What made me ponder this on a Sunday morning is a local phenomenon that put the spotlight on the potency of storytelling for me. A Dunkin’ Donuts opened up in my community (we may be one of the few cities in the country that didn’t already have one) and the line on opening day was literally around the block.  Seriously — who stands in line for an hour for a donut?

Well, they did. And when I thought about the brand…I too had a very warm reaction to it. When I hear “Dunkin’ Donuts” my mind immediately goes back to the wonderful story driven TV spots they did back in the early 80s.

They used a character (Fred the Baker) to tell the audience why Dunkin’ Donuts were better — fresher, more variety and certainly made with more love.  I still crack up when I think of Fred in his dress, covering up his mustache, trying to get some competitive intelligence.

That’s great storytelling.  I not only learn that Dunkin’ Donuts bakes their donuts all day so they’re always fresh, but I learn about the variety (5 kinds of jelly donuts) and their commitment to quality. And it was funny to boot.

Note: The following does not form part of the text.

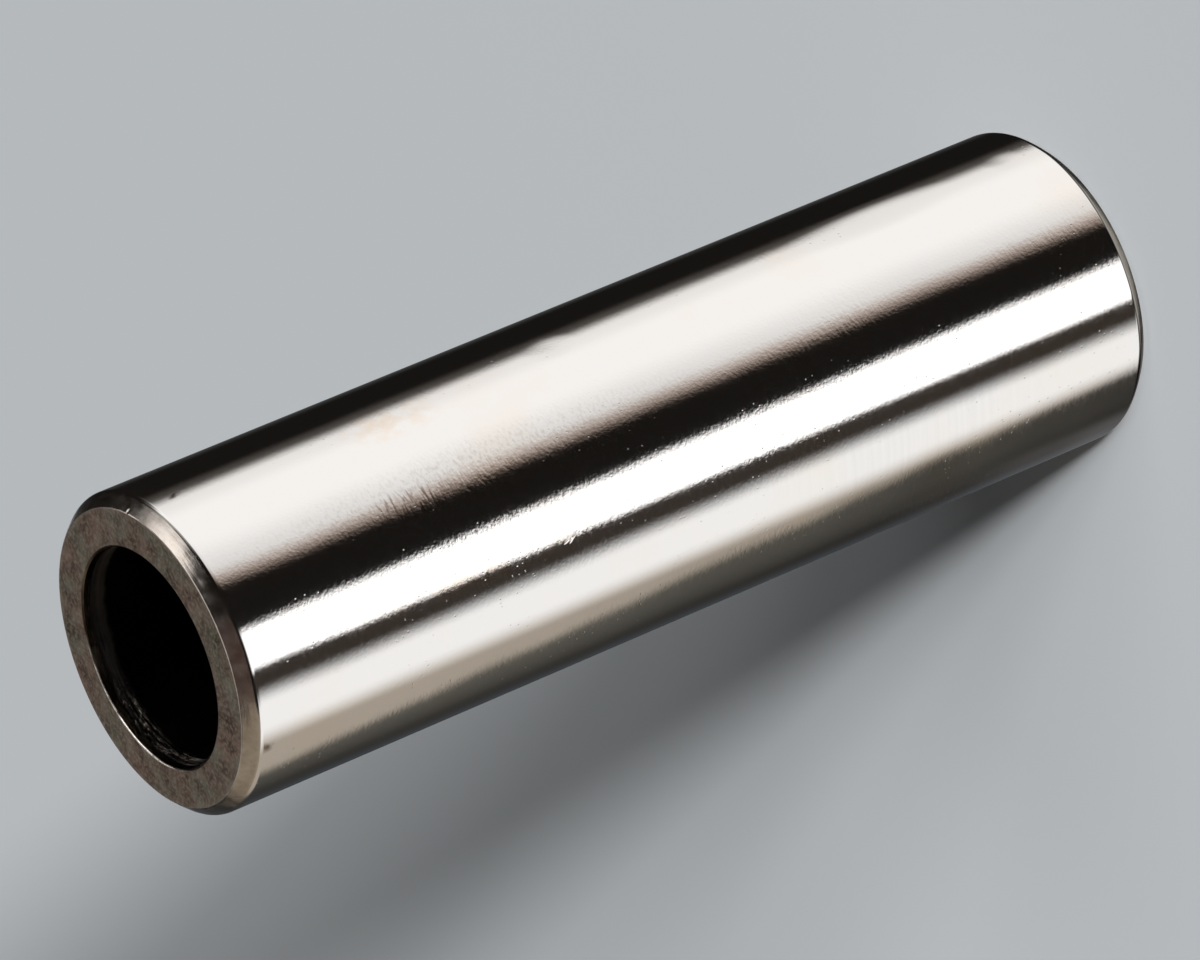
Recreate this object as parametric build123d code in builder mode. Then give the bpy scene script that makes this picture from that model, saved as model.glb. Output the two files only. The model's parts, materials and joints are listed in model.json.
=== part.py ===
from build123d import *
import os

# A hollow gudgeon pin, turned and ground from one bar of case-hardened steel.
# It stands on one end: the axis is +Z and the origin is the centre of the lower end face.
# All sizes are in millimetres.

# Body
outside_diameter = 18.0      # ground running surface for the piston bosses and the rod's small end
bore_diameter = 12.2         # plain through bore that lightens the pin
pin_length = 60.0            # from one end face to the other

# End chamfer, the lead that lets the pin enter its bosses
end_chamfer_length = 0.75    # measured along the axis
end_chamfer_depth = 0.65     # measured inwards from the outside
shoulder_radius = 0.5        # rounds the corner where the chamfer meets the outside

# Bore mouth, a short slow cone with a broken edge
mouth_length = 0.45          # from the end face down to the straight bore
mouth_widening = 0.06        # how far the cone stands back from the bore's wall
edge_break = 0.07            # 45 degree break between the cone and the end face

# Radii of the half section
outer_radius = outside_diameter / 2
bore_radius = bore_diameter / 2
face_outer_radius = outer_radius - end_chamfer_depth
cone_radius = bore_radius + mouth_widening
face_inner_radius = cone_radius + edge_break


def end_corners(face_height, inward):
    """Corners of the wall at one end, from the straight bore round to the outside.

    inward is +1 at the lower end and -1 at the upper end: the way into the pin along its axis.
    """
    return [
        (bore_radius, face_height + inward * mouth_length),
        (cone_radius, face_height + inward * edge_break),
        (face_inner_radius, face_height),
        (face_outer_radius, face_height),
        (outer_radius, face_height + inward * end_chamfer_length),
    ]


# The wall's half section, swept once round the axis
lower_end = end_corners(0, +1)
upper_end = end_corners(pin_length, -1)

with BuildPart() as gudgeon_pin:
    with BuildSketch(Plane.XZ) as half_section:
        with BuildLine():
            Polyline(*lower_end, *reversed(upper_end), close=True)
        make_face()
        shoulder_corners = half_section.vertices().group_by(Axis.X)[-1]
        fillet(shoulder_corners, radius=shoulder_radius)
    revolve(axis=Axis.Z)

gudgeon_pin.part.label = "gudgeon_pin"

os.makedirs("parts", exist_ok=True)
export_step(gudgeon_pin.part, "parts/gudgeon_pin.step")
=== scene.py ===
# %% [markdown]
# # A ground gudgeon pin
#
# A gudgeon pin joins a piston to its connecting rod. It is one piece of hardened steel: a short
# thick-walled tube, ground and lapped outside until it is nearly a mirror, with chamfered ends,
# dull ground end faces and a bore that is left dark from heat treatment.
#
# There is almost no shape to hide behind here. What makes such a pin look real is the section of
# its ends, to a few hundredths of a millimetre, and what its outside reflects.
#
# Its size and place are settled in CAD. They could be typed in again, but a scene that loads the
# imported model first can't drift away from it.

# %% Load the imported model
import json
import math

import bmesh
import bpy
from mathutils import Matrix, Vector


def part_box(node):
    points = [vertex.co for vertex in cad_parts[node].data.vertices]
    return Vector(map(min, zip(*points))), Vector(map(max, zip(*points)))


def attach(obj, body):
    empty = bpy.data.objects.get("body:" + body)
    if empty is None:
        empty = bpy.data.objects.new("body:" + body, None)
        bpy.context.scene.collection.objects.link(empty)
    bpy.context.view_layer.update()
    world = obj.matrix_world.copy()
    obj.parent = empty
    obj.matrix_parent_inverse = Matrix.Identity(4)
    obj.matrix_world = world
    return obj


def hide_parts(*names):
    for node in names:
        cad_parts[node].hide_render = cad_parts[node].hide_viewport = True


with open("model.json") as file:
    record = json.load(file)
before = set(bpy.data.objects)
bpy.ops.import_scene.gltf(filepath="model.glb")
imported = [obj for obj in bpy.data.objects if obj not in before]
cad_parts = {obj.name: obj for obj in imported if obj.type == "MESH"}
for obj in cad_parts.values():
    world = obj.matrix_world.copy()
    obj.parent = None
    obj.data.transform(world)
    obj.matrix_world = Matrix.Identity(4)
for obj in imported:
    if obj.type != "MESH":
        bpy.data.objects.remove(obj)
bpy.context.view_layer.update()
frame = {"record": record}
scene = bpy.context.scene
scene.view_settings.view_transform = "Standard"

# %% [markdown]
# ## Sizes
#
# The outside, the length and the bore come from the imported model. The small sizes of the ends are
# the ones that a drawing of the pin would give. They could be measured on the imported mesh, but its
# facets are nearly as large as they are. Everything is in metres, so millimetres are multiplied
# by `MM`.

# %% Driving sizes
MM = 0.001
low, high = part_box("gudgeon_pin")
mount_sizes = {mount["name"]: mount["dims"] for mount in frame["record"]["mounts"]}

pin_length = high.z - low.z
outer_radius = min(-low.x, high.x, -low.y, high.y)
bore_radius = mount_sizes["through_bore"]["r_mm"] * MM

end_chamfer_length = 0.75 * MM
end_chamfer_depth = 0.65 * MM
mouth_length = 0.45 * MM
mouth_widening = 0.06 * MM
edge_break = 0.07 * MM
print(f"pin {2000 * outer_radius:.1f} x {1000 * pin_length:.1f} mm, bore {2000 * bore_radius:.1f} mm")

# %% [markdown]
# ## The half section
#
# On a lathe the whole pin is one profile turned about its axis, so it is modelled the same way:
# the wall's outline in radius and height, then one turn. A cylinder with a hole cut in it would be
# quicker, but no real edge is perfectly sharp. A corner with a tiny round catches a thin line of
# light, and that line is what tells the eye it is steel, so every corner gets its own radius. The
# big one, half a millimetre, is the blend from the chamfer to the ground outside. The chamfer
# itself is crowned by a hair, as hand polishing does.
#
# Each corner names the finish of its own round, and two lists name the finish of the stretches
# between them.

# %% Corners of the wall, lower end first and then back along the upper end
CROWN_SHARE = 0.018  # how far the chamfer bulges, as a share of its own slope

face_outer_radius = outer_radius - end_chamfer_depth
cone_radius = bore_radius + mouth_widening
face_inner_radius = cone_radius + edge_break
crown_radius = (face_outer_radius + outer_radius) / 2 + CROWN_SHARE * end_chamfer_length
crown_height = end_chamfer_length / 2 - CROWN_SHARE * end_chamfer_depth

END_CORNERS = [
    # radius, height above the end face, round of the corner, finish of the round
    (bore_radius, mouth_length, 0.05 * MM, "mouth"),
    (cone_radius, edge_break, 0.03 * MM, "mouth"),
    (face_inner_radius, 0.0, 0.10 * MM, "mouth"),
    (face_outer_radius, 0.0, 0.10 * MM, "chamfer"),
    (crown_radius, crown_height, 3.5 * MM, "chamfer"),
    (outer_radius, end_chamfer_length, 0.50 * MM, "chamfer"),
]
LOWER_FINISHES = ["mouth", "mouth", "face", "chamfer", "chamfer", "outside"]
UPPER_FINISHES = ["chamfer", "chamfer", "face", "mouth", "mouth", "bore"]

lower_end = [(r, low.z + h, rounding, finish) for r, h, rounding, finish in END_CORNERS]
upper_end = [(r, high.z - h, rounding, finish) for r, h, rounding, finish in reversed(END_CORNERS)]
corners = lower_end + upper_end
stretches = LOWER_FINISHES + UPPER_FINISHES
print(len(corners), "corners in the half section")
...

On the flip side of the emotional scale, there are few brands that tug at the heartstrings with their TV spots like Hallmark and Folgers.  Very different products but the same link to family and special times.  Check out these spots and see how you react to both the story and the brand.

 

If you look at the dates on these spots — you’ll see that they’re all more than 20 years old.   I’m hard pressed to think of a company today that takes the time to tell the same sort of story (Budweiser may be the exception) today — in any media.

So here are some questions I’m pondering and wonder what you think:

  • Has this sort of storytelling become passé?
  • Are their any brands out there today who do this sort of storytelling in any media?
  • Does social media and content marketing really lend itself to good storytelling?
  • Do we need to go “old school” to really work storytelling into our marketing efforts?
  • Are we equating storytelling to factual case studies rather than emotionally triggering customer stories?
  • Is there a current brand that is really using storytelling to create an emotional connection with their audience?
  • How can we better marry the digital marketing tools with the age old art of telling compelling stories?

Storytelling in marketing is hardly new. But it’s as effective today as it was when David Ogilvy and the other patriarchs of our field wove their compelling tales. The question is — how good are we at marrying the old and the new?